-- START OF COLLECTED MATERIAL --

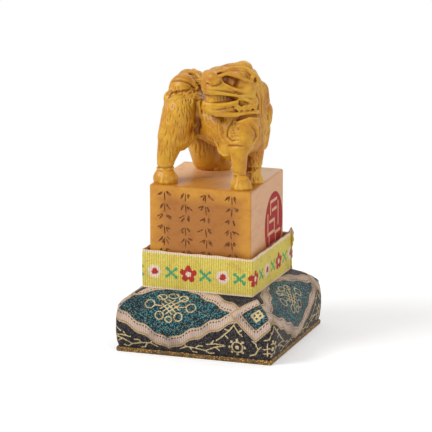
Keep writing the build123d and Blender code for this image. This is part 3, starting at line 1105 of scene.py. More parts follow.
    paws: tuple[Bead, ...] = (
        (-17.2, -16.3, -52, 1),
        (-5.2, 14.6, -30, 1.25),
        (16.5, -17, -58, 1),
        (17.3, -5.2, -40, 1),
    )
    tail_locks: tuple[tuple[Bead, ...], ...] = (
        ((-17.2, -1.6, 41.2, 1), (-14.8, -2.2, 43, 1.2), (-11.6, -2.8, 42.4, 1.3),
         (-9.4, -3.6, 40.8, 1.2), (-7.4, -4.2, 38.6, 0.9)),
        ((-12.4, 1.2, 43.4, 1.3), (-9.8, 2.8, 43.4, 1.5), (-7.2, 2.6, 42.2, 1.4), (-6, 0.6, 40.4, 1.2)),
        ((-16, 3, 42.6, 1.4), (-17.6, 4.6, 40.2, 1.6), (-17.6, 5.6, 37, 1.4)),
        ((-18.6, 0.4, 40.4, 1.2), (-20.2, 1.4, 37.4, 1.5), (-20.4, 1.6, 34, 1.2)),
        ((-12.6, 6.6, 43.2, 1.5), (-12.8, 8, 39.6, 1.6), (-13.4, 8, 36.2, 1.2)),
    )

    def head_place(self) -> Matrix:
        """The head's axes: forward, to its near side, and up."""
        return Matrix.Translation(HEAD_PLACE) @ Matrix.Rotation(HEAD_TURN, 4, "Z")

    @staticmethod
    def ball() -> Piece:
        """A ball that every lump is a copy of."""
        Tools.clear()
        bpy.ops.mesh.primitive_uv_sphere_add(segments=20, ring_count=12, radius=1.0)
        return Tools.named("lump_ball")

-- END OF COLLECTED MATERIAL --

* WORK REQUIRED: Return the listing above word for word.

* CORRECT ANSWER:
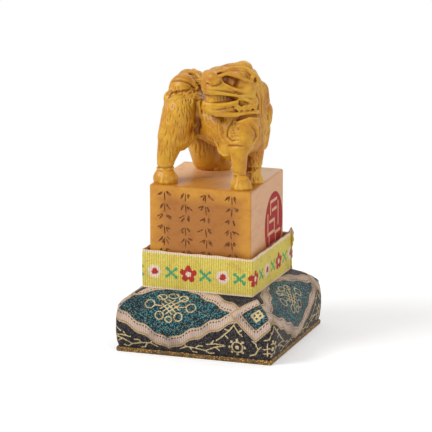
Keep writing the build123d and Blender code for this image. This is part 3, starting at line 1105 of scene.py. More parts follow.
    paws: tuple[Bead, ...] = (
        (-17.2, -16.3, -52, 1),
        (-5.2, 14.6, -30, 1.25),
        (16.5, -17, -58, 1),
        (17.3, -5.2, -40, 1),
    )
    tail_locks: tuple[tuple[Bead, ...], ...] = (
        ((-17.2, -1.6, 41.2, 1), (-14.8, -2.2, 43, 1.2), (-11.6, -2.8, 42.4, 1.3),
         (-9.4, -3.6, 40.8, 1.2), (-7.4, -4.2, 38.6, 0.9)),
        ((-12.4, 1.2, 43.4, 1.3), (-9.8, 2.8, 43.4, 1.5), (-7.2, 2.6, 42.2, 1.4), (-6, 0.6, 40.4, 1.2)),
        ((-16, 3, 42.6, 1.4), (-17.6, 4.6, 40.2, 1.6), (-17.6, 5.6, 37, 1.4)),
        ((-18.6, 0.4, 40.4, 1.2), (-20.2, 1.4, 37.4, 1.5), (-20.4, 1.6, 34, 1.2)),
        ((-12.6, 6.6, 43.2, 1.5), (-12.8, 8, 39.6, 1.6), (-13.4, 8, 36.2, 1.2)),
    )

    def head_place(self) -> Matrix:
        """The head's axes: forward, to its near side, and up."""
        return Matrix.Translation(HEAD_PLACE) @ Matrix.Rotation(HEAD_TURN, 4, "Z")

    @staticmethod
    def ball() -> Piece:
        """A ball that every lump is a copy of."""
        Tools.clear()
        bpy.ops.mesh.primitive_uv_sphere_add(segments=20, ring_count=12, radius=1.0)
        return Tools.named("lump_ball")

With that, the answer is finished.